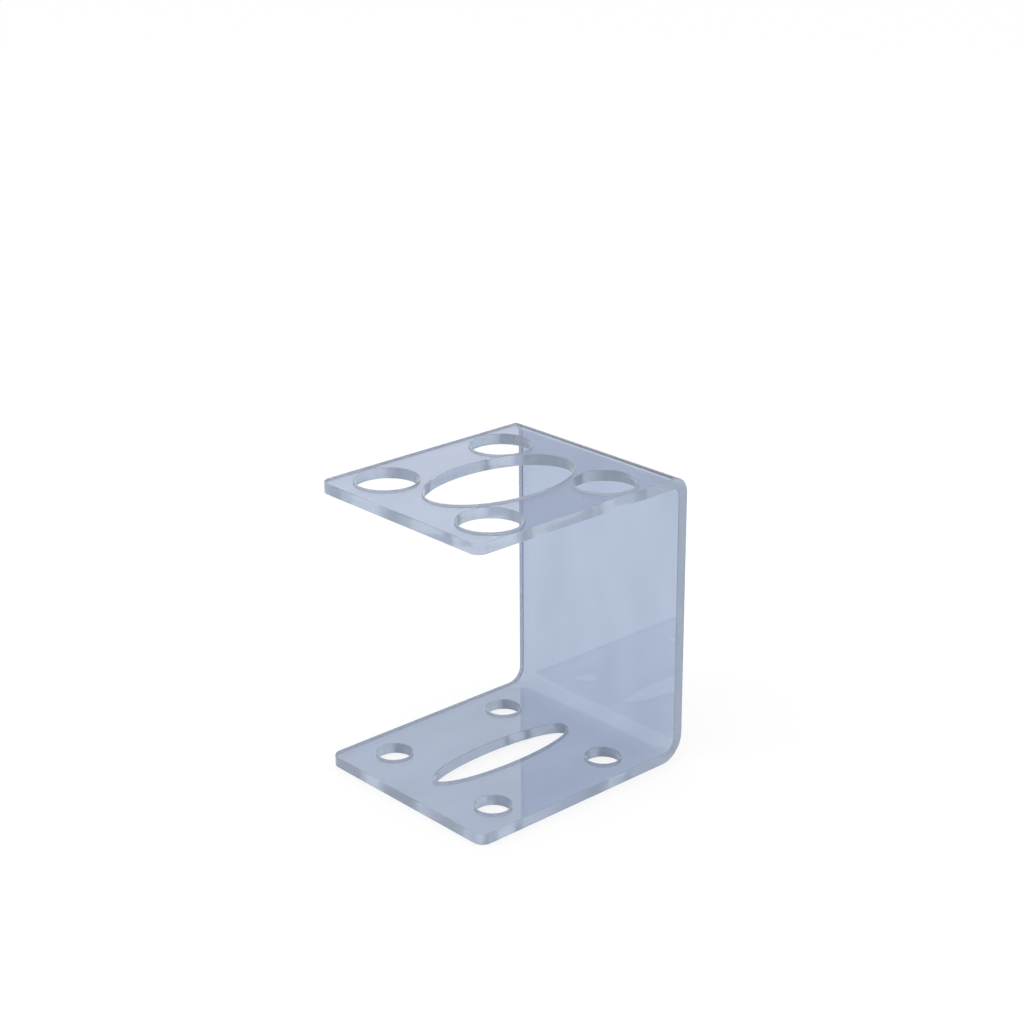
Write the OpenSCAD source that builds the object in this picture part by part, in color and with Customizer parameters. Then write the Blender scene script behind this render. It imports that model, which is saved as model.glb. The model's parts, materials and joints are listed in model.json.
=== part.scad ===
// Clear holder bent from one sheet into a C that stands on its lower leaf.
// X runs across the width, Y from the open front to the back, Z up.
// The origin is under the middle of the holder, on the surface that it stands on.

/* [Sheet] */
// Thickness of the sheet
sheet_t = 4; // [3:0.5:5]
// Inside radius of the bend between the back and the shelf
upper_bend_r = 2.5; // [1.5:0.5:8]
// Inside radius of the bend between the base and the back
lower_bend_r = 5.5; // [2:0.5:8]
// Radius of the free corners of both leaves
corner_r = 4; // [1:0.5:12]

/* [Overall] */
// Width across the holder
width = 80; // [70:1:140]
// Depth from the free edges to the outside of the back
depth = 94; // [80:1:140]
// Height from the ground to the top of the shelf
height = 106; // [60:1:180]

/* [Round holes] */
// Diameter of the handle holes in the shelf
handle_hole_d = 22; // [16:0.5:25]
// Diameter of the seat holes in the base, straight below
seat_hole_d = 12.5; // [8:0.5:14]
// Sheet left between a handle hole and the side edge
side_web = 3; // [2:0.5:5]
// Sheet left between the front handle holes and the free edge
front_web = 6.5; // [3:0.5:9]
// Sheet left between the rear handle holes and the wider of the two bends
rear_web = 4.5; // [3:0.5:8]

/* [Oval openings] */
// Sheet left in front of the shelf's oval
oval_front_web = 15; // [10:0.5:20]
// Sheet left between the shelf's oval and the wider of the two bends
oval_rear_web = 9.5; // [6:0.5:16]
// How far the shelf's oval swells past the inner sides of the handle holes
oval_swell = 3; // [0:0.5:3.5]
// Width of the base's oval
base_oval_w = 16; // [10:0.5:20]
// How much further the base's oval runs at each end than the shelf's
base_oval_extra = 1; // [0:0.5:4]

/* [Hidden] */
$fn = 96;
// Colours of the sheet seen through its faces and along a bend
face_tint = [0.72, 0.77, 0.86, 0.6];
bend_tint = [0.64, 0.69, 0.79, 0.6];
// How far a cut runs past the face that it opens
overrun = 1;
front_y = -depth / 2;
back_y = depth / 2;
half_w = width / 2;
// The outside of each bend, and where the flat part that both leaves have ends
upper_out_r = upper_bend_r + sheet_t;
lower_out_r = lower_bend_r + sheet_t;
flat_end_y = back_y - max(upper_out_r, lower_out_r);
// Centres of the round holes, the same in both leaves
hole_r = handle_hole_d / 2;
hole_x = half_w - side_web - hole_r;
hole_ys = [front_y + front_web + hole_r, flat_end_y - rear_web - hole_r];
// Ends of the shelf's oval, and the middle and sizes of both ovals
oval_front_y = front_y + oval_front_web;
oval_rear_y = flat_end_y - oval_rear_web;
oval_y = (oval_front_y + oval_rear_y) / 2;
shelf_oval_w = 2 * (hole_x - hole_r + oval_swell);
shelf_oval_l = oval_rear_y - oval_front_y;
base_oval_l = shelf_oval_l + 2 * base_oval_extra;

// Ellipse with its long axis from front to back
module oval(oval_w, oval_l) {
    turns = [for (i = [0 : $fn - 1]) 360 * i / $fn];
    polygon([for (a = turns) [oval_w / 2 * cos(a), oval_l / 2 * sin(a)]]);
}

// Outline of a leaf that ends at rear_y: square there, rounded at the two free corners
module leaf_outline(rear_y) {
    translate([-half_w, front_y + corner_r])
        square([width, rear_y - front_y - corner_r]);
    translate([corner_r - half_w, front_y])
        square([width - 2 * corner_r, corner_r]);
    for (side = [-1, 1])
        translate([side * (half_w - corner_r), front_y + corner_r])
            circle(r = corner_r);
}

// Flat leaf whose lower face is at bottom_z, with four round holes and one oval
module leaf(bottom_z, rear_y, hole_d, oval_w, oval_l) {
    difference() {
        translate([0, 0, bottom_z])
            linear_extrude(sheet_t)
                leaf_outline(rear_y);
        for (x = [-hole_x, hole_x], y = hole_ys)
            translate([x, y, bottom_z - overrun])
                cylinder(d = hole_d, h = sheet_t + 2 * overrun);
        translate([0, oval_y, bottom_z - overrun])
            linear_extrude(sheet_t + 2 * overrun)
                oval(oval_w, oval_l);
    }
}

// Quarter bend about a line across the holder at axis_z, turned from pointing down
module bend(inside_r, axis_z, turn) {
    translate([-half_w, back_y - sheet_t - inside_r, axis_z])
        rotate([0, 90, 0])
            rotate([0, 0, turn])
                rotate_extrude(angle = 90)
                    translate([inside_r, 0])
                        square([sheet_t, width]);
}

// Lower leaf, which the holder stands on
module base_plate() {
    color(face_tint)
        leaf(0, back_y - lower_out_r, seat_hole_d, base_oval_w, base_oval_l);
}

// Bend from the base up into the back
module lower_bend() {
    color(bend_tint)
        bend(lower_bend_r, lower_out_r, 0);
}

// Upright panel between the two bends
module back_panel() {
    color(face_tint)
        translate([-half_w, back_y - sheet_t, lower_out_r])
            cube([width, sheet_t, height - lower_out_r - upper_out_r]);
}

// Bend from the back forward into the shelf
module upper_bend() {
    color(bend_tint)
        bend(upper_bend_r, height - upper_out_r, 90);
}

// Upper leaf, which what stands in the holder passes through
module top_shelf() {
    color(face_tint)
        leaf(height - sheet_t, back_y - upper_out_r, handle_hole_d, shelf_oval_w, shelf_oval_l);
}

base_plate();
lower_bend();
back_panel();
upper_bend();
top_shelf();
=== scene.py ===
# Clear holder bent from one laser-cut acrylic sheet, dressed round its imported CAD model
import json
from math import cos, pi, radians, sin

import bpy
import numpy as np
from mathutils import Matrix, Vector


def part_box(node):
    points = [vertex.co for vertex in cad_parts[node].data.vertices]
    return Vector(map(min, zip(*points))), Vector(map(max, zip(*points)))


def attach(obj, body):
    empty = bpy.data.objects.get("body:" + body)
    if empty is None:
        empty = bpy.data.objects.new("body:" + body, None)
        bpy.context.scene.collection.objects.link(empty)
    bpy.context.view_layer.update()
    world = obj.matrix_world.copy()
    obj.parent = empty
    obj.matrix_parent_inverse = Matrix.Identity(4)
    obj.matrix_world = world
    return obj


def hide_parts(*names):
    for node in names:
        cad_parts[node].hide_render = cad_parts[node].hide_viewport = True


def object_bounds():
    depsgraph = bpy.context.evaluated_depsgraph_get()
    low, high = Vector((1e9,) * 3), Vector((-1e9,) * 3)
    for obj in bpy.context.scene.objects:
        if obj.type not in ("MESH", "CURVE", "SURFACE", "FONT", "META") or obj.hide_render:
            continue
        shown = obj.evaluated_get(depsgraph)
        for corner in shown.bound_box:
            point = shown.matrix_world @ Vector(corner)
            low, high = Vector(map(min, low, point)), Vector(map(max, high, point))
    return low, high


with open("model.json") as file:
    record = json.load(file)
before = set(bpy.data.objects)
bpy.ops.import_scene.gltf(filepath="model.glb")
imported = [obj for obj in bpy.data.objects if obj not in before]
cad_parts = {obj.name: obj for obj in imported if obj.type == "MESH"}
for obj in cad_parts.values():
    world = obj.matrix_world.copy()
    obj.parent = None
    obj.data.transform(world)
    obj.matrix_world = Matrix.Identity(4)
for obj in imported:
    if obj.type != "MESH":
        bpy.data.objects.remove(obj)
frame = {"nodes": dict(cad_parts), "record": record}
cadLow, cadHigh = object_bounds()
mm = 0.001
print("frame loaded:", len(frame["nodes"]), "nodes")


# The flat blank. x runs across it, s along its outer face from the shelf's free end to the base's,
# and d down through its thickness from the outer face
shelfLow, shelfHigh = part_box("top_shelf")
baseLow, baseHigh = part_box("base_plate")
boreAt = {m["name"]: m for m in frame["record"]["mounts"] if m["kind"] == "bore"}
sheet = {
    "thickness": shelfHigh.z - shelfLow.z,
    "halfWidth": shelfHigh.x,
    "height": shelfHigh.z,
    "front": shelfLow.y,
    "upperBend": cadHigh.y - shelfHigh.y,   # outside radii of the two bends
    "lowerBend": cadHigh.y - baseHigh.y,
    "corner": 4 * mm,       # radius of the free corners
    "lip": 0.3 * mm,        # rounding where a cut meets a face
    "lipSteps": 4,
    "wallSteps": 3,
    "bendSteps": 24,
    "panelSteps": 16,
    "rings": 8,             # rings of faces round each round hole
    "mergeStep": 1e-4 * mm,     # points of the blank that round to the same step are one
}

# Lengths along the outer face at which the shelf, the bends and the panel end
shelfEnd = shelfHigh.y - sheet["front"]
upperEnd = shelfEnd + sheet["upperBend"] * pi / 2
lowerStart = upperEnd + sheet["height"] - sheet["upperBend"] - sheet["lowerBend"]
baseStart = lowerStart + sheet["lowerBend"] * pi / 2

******

Extract the lines from the line with "into the shelf" to the line with "obj.parent = empty", inclusive, reproducing them exactly and leaving out every other line.

// Bend from the back forward into the shelf
module upper_bend() {
    color(bend_tint)
        bend(upper_bend_r, height - upper_out_r, 90);
}

// Upper leaf, which what stands in the holder passes through
module top_shelf() {
    color(face_tint)
        leaf(height - sheet_t, back_y - upper_out_r, handle_hole_d, shelf_oval_w, shelf_oval_l);
}

base_plate();
lower_bend();
back_panel();
upper_bend();
top_shelf();
=== scene.py ===
# Clear holder bent from one laser-cut acrylic sheet, dressed round its imported CAD model
import json
from math import cos, pi, radians, sin

import bpy
import numpy as np
from mathutils import Matrix, Vector


def part_box(node):
    points = [vertex.co for vertex in cad_parts[node].data.vertices]
    return Vector(map(min, zip(*points))), Vector(map(max, zip(*points)))


def attach(obj, body):
    empty = bpy.data.objects.get("body:" + body)
    if empty is None:
        empty = bpy.data.objects.new("body:" + body, None)
        bpy.context.scene.collection.objects.link(empty)
    bpy.context.view_layer.update()
    world = obj.matrix_world.copy()
    obj.parent = empty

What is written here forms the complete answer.